The third risk for impact investors to understand is concentration risk, or “tracking error.” When an investor has more investments in a particular issue area — for example, solar technology — it causes concentration risk. Even when the risk-adjusted return is the same as a traditional investment, concentration risk can lead to wide swings in value versus traditional benchmarks, called tracking error. Tracking error feels great when you are outperforming benchmarks, but can be painful when underperforming. Impact investors must consider that they may deviate from the market in order to receive a social return. Understanding concentration risk can help investors tolerate the swings in value relative to the benchmarks and stay the course over time.


If impact investing is going to rise to its full potential, what needs to happen?

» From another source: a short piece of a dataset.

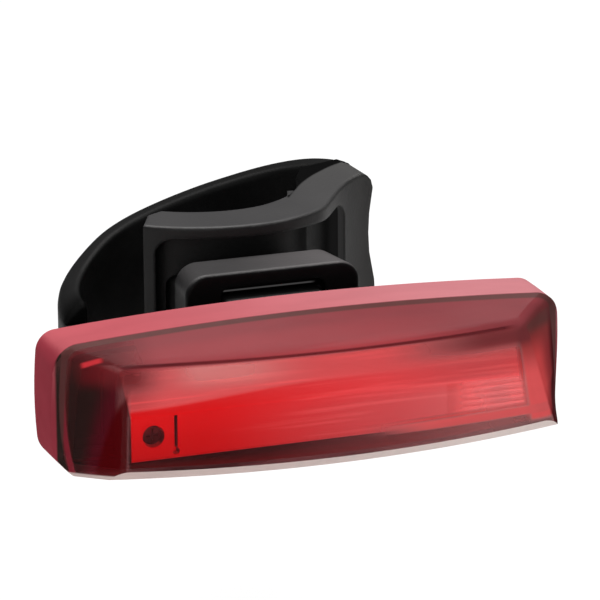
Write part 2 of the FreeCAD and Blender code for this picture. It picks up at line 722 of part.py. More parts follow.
def saddleLiner():
    inner = postDiameter / 2
    outer = inner + linerThickness
    edges = [
        circleArc(outer, linerFrom, linerTo, 0),
        lineEdge(flat(onCircle(outer, linerTo, 0)), flat(onCircle(inner, linerTo, 0))),
        circleArc(inner, linerTo, linerFrom, 0),
        lineEdge(flat(onCircle(inner, linerFrom, 0)), flat(onCircle(outer, linerFrom, 0))),
    ]
    pad = upright(edges, -linerHalfHeight, linerHalfHeight)
    for z in (-14.0, -10.0, -6.0, -2.0, 2.0, 6.0, 10.0, 14.0):
        ring = cylinderZ(0, 0, inner + 0.45, z - 0.5, z + 0.5)
        pad = pad.cut(ring)
    return pad


def strapProfile():
    """Plate in the XZ plane that gives the strap its rising rim."""
    left = -16.3
    top = strapTop
    rim = Part.BSplineCurve()
    points = [(30, top + 0.3), (25, top), (20.8, top - 0.9), (12.8, 14.7), (0.8, 10.55), (-8, 7.0)]
    points += [(left, strapEndTop), (-19.6, 1.9), (-25, -1.6)]
    rim.interpolate([Vector(x, -60, z) for x, z in points])
    corners = [points[-1], (-25, strapEndLow), (left, strapEndLow - 0.1), (20.0, 0.3 - top), (30, -top), points[0]]
    edges = [rim.toShape()]
    for a, b in zip(corners, corners[1:]):
        edges.append(lineEdge(Vector(a[0], -60, a[1]), Vector(b[0], -60, b[1])))
    return Part.Face(Part.Wire(edges)).extrude(Vector(0, 120, 0))


def flaredPoint(radius, degrees):
    """Point on the strap's plan curve, which opens out from the circle towards the ear."""
    share = max(0.0, (flareEnd - degrees) / (flareEnd - 12.0))
    return onCircle(radius + strapFlare * (0.5 - 0.5 * math.cos(math.pi * share)), degrees)


def strapRoot():
    y0 = earBack + strapGap
    last = math.radians(flareEnd)
    ends = (-math.sin(last), math.cos(last))
    angles = (25, 40, 55, 68, flareEnd)
    inset = cradleOuter - strapInner
    outer = curve([(earEnd, y0)] + [flaredPoint(cradleOuter, a) for a in angles], (0.0, 1.0), ends)
    inner = curve([(earEnd - inset, y0)] + [flaredPoint(strapInner, a) for a in angles], (0.0, 1.0), ends)
    edges = [
        outer,
        circleArc(cradleOuter, flareEnd, bendAngle),
        lineEdge(flat(onCircle(cradleOuter, bendAngle)), flat(onCircle(strapInner, bendAngle))),
        circleArc(strapInner, bendAngle, flareEnd),
        inner,
        lineEdge(flat((earEnd - inset, y0)), flat((earEnd, y0))),
    ]
    band = upright(edges, -22, 22).common(strapProfile())
    return softenRims(band)


def softenRims(band):
    return soften(band, 0.8, lambda e: e.BoundBox.XLength > 3 and e.BoundBox.YLength > 3 and isRim(e))


def isRim(edge):
    return not along(edge, axisZ, 0.98)


def strapEnd():
    gap = 0.25
    edges = [
        circleArc(cradleOuter, bendAngle + gap, 180),
        lineEdge(flat(onCircle(cradleOuter, 180)), flat(onCircle(strapInner, 180))),
        circleArc(strapInner, 180, bendAngle + gap),
        lineEdge(flat(onCircle(strapInner, bendAngle + gap)), flat(onCircle(cradleOuter, bendAngle + gap))),
    ]
    band = upright(edges, -22, 22).common(strapProfile())
    band = soften(band, 2.2, lambda e: along(e, axisX, 0.9) and e.BoundBox.YMax < cradleCentre + 0.1)
    x0 = -cradleOuter
    x1 = x0 + tongueThickness
    tongue = box(x0, x1, tongueEnd, cradleCentre + 0.5, tongueLow, tongueHigh)
    tongue = soften(tongue, 2.4, lambda e: along(e, axisX) and e.BoundBox.YMax < tongueEnd + 0.1)
    band = band.fuse(tongue)
    grip = cylinderZ(x0 + 0.2, tongueEnd + 1.3, 1.2, tongueLow + 1.0, tongueHigh - 1.0)
    band = band.fuse(grip)
    zMid = (tongueLow + tongueHigh) / 2
    slots = [(hookSlotFrom, hookSlotTo), (-7.4, -3.2)]
    for y0, y1 in slots:
        slot = box(x0 - 1, x1 + 1, y0, y1, zMid - 1.75, zMid + 1.75)
        slot = soften(slot, 1.2, lambda e: along(e, axisX))
        band = band.cut(slot)
    for z in (strapEndLow + 2.4, strapEndLow + 3.9, strapEndLow + 12.5):
        band = band.cut(Part.makeTorus(cradleOuter + 0.25, 0.45, Vector(0, cradleCentre, z)))
    return band.removeSplitter()


def strapHook():
    zMid = (tongueLow + tongueHigh) / 2
    face = -cradleOuter + tongueThickness
    x1 = face + hookFit
    arm = box(x1, -12.9, -14.2, -8.7, tongueLow, tongueHigh)
    arm = soften(arm, 1.2, lambda e: along(e, axisX) and e.BoundBox.YMin > -8.8)
    root = box(-12.95, -9.4, -17.4, -14.1, tongueLow - 0.3, tongueHigh + 0.3)
    bridge = box(-15.2, -12.2, -17.4, -13.6, tongueLow, tongueHigh)
    stem = box(-cradleOuter - hookFit - 1.2, x1 + 0.3, -11.4, -9.3, zMid - 1.2, zMid + 1.2)
    nose = box(-cradleOuter - hookFit - 1.2, -cradleOuter - hookFit, -13.6, -9.3, zMid - 1.2, zMid + 1.2)
    nose = soften(nose, 0.5, lambda e: along(e, axisZ) and e.BoundBox.YMax < -13.5)
    hook = arm.fuse(bridge).fuse(root).fuse(stem).fuse(nose)
    return hook.removeSplitter()


def save(name, shape):
    solids = shape if isinstance(shape, list) else [shape]
    bad = [s for s in solids if not s.isValid() or s.Volume <= 0]
    if bad:
        print("check", name, "has a faulty solid")
    whole = solids[0] if len(solids) == 1 else Part.makeCompound(solids)
    if len(whole.Solids) == 1:
        whole = whole.Solids[0]
    whole.exportStep("parts/" + name + ".step")
    b = whole.BoundBox
    print(name, len(whole.Solids), "solids", round(whole.Volume, 1),
          [round(v, 2) for v in (b.XMin, b.XMax, b.YMin, b.YMax, b.ZMin, b.ZMax)])


os.makedirs("parts", exist_ok=True)
save("lens_cover", lensCover())
save("rear_housing", rearHousing())
save("housing_seal", housingSeal())
save("cleat", cleat())
save("cleat_screws", cleatScrews())
save("reflector", reflector())
save("reflector_screws", reflectorScrews())
save("fluted_optic", flutedOptic())
save("circuit_board", circuitBoard())
save("led_board", ledBoard())
save("led_chips", ledChips())
save("battery", battery())
save("charging_socket", chargingSocket())
save("push_switch", pushSwitch())
save("power_button", powerButton())
save("port_cover", portCover())
save("bracket", bracket())
save("bracket_screws", bracketScrews())
save("cradle", cradle())
save("saddle_liner", saddleLiner())
save("strap_root", strapRoot())
save("strap_end", strapEnd())
save("strap_hook", strapHook())
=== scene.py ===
import bpy
import bmesh
import math
from mathutils import Matrix, Vector


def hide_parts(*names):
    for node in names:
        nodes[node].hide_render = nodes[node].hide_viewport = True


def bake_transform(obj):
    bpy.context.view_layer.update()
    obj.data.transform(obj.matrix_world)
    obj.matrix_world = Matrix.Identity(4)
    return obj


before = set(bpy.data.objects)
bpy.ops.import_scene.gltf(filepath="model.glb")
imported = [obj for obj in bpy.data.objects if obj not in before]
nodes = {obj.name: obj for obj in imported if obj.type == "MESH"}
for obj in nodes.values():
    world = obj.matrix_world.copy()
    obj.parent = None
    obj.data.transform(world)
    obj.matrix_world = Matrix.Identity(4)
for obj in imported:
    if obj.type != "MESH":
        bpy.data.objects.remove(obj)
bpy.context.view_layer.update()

scene = bpy.context.scene
print("frame loaded with", len(nodes), "nodes")


class Shader:
    # small helper around one material's node tree
    def __init__(self, name):
        self.material = bpy.data.materials.new(name)
        self.material.use_nodes = True
        self.tree = self.material.node_tree
        self.tree.nodes.clear()
        self.out = self.add("OutputMaterial")
        self.coords = self.add("TexCoord")

    def add(self, kind, **inputs):
        node = self.tree.nodes.new("ShaderNode" + kind)
        for key, value in inputs.items():
            self.put(node.inputs[key.replace("_", " ")], value)
        return node

    def put(self, socket, value):
        # the value is a socket, a node with its first output, a colour or a plain value
        if isinstance(value, bpy.types.NodeSocket):
            self.tree.links.new(value, socket)
        elif hasattr(value, "outputs"):
            self.tree.links.new(value.outputs[0], socket)
        elif socket.type == "RGBA":
            socket.default_value = (*value, 1.0)
        else:
            socket.default_value = value

    def math(self, operation, a, b=0.0, clamp=False):
        node = self.tree.nodes.new("ShaderNodeMath")
        node.operation = operation
        node.use_clamp = clamp
        self.put(node.inputs[0], a)
        self.put(node.inputs[1], b)
        return node.outputs[0]

    def times(self, *items):
        product = items[0]
        for item in items[1:]:
            product = self.math("MULTIPLY", product, item)
        return product

    def plus(self, *items):
        total = items[0]
        for item in items[1:]:
            total = self.math("ADD", total, item)
        return total

    def minus(self, first, second):
        return self.math("SUBTRACT", first, second)

    def rise(self, value, span, low=0.0, high=1.0):
        # smooth step from low to high over the span
        node = self.tree.nodes.new("ShaderNodeMapRange")
        node.interpolation_type = "SMOOTHSTEP"
        for socket, item in zip(node.inputs, (value, *span, low, high)):
            self.put(socket, item)
        return node.outputs[0]

    def fall(self, value, span):
        return self.rise(value, span, 1.0, 0.0)

    def window(self, value, spans):
        # rises over the first two values and falls over the last two
        return self.times(self.rise(value, spans[:2]), self.fall(value, spans[2:]))

    def mixColour(self, share, first, second):
        node = self.tree.nodes.new("ShaderNodeMix")
        node.data_type = "RGBA"
        for index, value in ((0, share), (6, first), (7, second)):
            self.put(node.inputs[index], value)
        return node.outputs[2]

    def mixValue(self, share, first, second):
        node = self.tree.nodes.new("ShaderNodeMix")
        for index, value in ((0, share), (2, first), (3, second)):
            self.put(node.inputs[index], value)
        return node.outputs[0]

    def mixShader(self, share, first, second):
        node = self.tree.nodes.new("ShaderNodeMixShader")
        for index, value in ((0, share), (1, first), (2, second)):
            self.put(node.inputs[index], value)
        return node.outputs[0]

    def turnTo(self, base, place, step):
        # the colour turns into the step's own where the place crosses the step's span
        span, tone = step
        return self.mixColour(self.rise(place, span), base, tone)

    def millimetres(self):
        # the place on the object along x, y and z
        metres = self.add("SeparateXYZ", Vector=self.coords.outputs["Object"])
        return [self.times(part, 1000.0) for part in metres.outputs]

    def normals(self):
        return list(self.add("SeparateXYZ", Vector=self.coords.outputs["Normal"]).outputs)

    def noise(self, scale, detail=2.0, stretch=(1, 1, 1)):
        place = self.add("Mapping", Vector=self.coords.outputs["Object"], Scale=stretch)
        return self.add("TexNoise", Vector=place, Scale=scale, Detail=detail).outputs[0]

    def bump(self, height, distance, radius):
        # grain on edges that are softened by the radius
        edge = self.add("Bevel", Radius=radius)
        edge.samples = 4
        node = self.add("Bump", Height=height, Distance=distance, Strength=1.0, Normal=edge)
        return node.outputs[0]

    def finish(self, surface):
        self.put(self.out.inputs["Surface"], surface)
        return self.material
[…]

Margaret Bell, managing director, Fort Washington Investment Advisors

More financial data and performance returns will help make impact investing more credible and acceptable for more people. This is typically part of the G (governance) score of ESG since senior management and boards are always accountable in this increasingly transparent world. As time goes by, the E (environment) and S (social) scores will become a larger part of the financial mosaic and, hence, will also impact its health and performance. The manifestation of more data related to the importance of the E and S will simply take time. Impact investing thus far has been most effective through infrastructure and private equity investing. More recently in the United States, there have been some prominent endowments and public funds that have initiated impact investing. The combination of prominent investors and impact investing will likely add more credibility to ESG acceptance in the United States. The increase in the number of investment firms and consultants becoming and maintaining their status as UN Principles for Responsible Investing signatories will add further weight to ESG globally.